Le midi, j’ai une heure. Plus qu’une pause, une grève azure pour écrire et lire, c’est selon. Des choses à dire ici tout comme d’autres sont à consigner ailleurs, car il est des justesses qui n’ont nul besoin d’éclat. Dans le silence, je me retrouve, presque étourdi de retrouver un vieil ami. Ces précieux instants sont comme des braises sur lesquelles je souffle avec patience. Éperdu que je suis d’avoir retrouvé un foyer, sentiments et sensations se déchaînent. C’est un jeu de couleurs, couleur froide et couleur chaude, un jeu qui ne manque pas de pigment.

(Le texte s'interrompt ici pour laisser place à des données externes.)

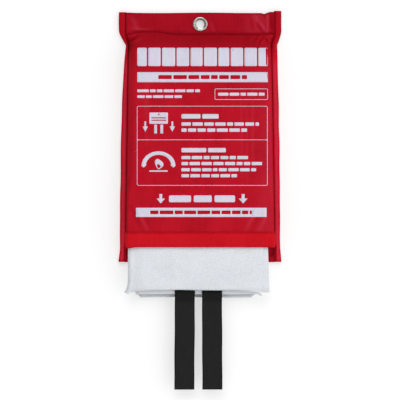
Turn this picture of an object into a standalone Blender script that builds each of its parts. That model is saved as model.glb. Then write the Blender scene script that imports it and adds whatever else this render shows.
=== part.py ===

Pendant ce temps et même un peu avant, sans un bruit, une tendresse se dessine dans le lointain. Deux couleurs qui ne cessent de s’emmêler les pinceaux esquissent geôles et joliesses. Deux couleurs, à la fois proches et loin.

Teckhell

Le cœur à l’ouvrage

« C’est une suite de preuves dans la vie. On vit en se prouvant les décisions, en se prouvant les actes. »

  • Yves Thériault

Je me relève péniblement, après dieu sait combien de temps. L’heure est tardive, la marge délicate ; les événements eux-mêmes semblent hagards tandis que je m’engouffre dans mon jeune quotidien.

A la récréation, tandis que je surveille avec les enfants, de fines balafres me reviennent. Dans le silence nerveux, elles griffent et grignotent comme le pourri asticote. Je ne sais toujours pas qui je suis, ce que je suis en train de vivre. On m’appelle par un prénom que je ne reconnais pas. Plusieurs fois je manque de basculer mais quelque chose me retient. L’habitude. J’ai déjà vécu ça. Je crois. Il faut juste se donner du temps.

La matinée doucement s’écoule et, un peu plus chaque jour, fait le lit de l’automne.

Mes obligations remplies, je suis rentré chez moi faire le point. Appliqué, je vide mes poches comme une mauvaise cuite, regarde avec suspicion les alentours. Je ne suis pas en colère, ni même triste, non. Quatre années ont passé, cela suffit.

Le regard vagabonde, il escalade les hauteurs et se fraye un chemin parmi les détails. Ca y est, il a trouvé. Rapidement l’on déterre l’ouvrage couleur chair.

« L’élégance du hérisson »

Je n’ai pas froissé le papier. Les lignes sont encore droites, et le fond ne manque pas de caractère. Bien. J’ai même pensé à mettre un marque-page avant de m’en aller, suis-je bien élevé ! (sourire)

Comment en suis-je arrivé là ? l’on pourrait piocher bien des mots pour légender tout ceci : ironie, destin… amour ? voyons… n’espérez pas une réponse, les choses manquent d’absolu. Tout ce que je sais, c’est que je veux devenir quelqu’un de meilleur, quelqu’un de bien. Une bonne personne.

Et pour ce faire, il faut commencer par les peurs, et ce qui fait que les fenêtres pleurent.

En relisant à la page marquée, je m’aperçois que je me suis pâmé durant l’acmé. La faiblesse est féroce, mais le passage toujours aussi bouleversant.

Cela faisait quatre ans que je n’avais plus rien lu. Quatre ans que je fuyais jusqu’à mes propres livres de cours, improvisant au fil de mes études. Quatre ans de peur et de féroce, qui désormais tremblent devant l’accalmie et l’espoir. Vécu de l’intérieur, c’est truculent.

J’ai dévoré l’ouvrage, faisant fi du sevrage : j’aurais aimé que mon mal n’ait pas voix au chapitre, mais il faudra attendre encore quelques temps.  Cette lecture m’a également fait prendre conscience de toute la solitude de mon écriture, de son décharnement. Lire quelqu’un est un sentiment merveilleux : découvrir de nouvelles architectures, de nouveaux mots, accompagner ses instants, toucher le sens… Ah ! comme je me plais à y voir rayonner mille et mille écrins.

Tout ce noir, et tout ce blanc, il y a de quoi griser. Et tant pis si vous n’y voyez qu’une frasque déclarative : pour le moment, je vais laisser la lumière allumée.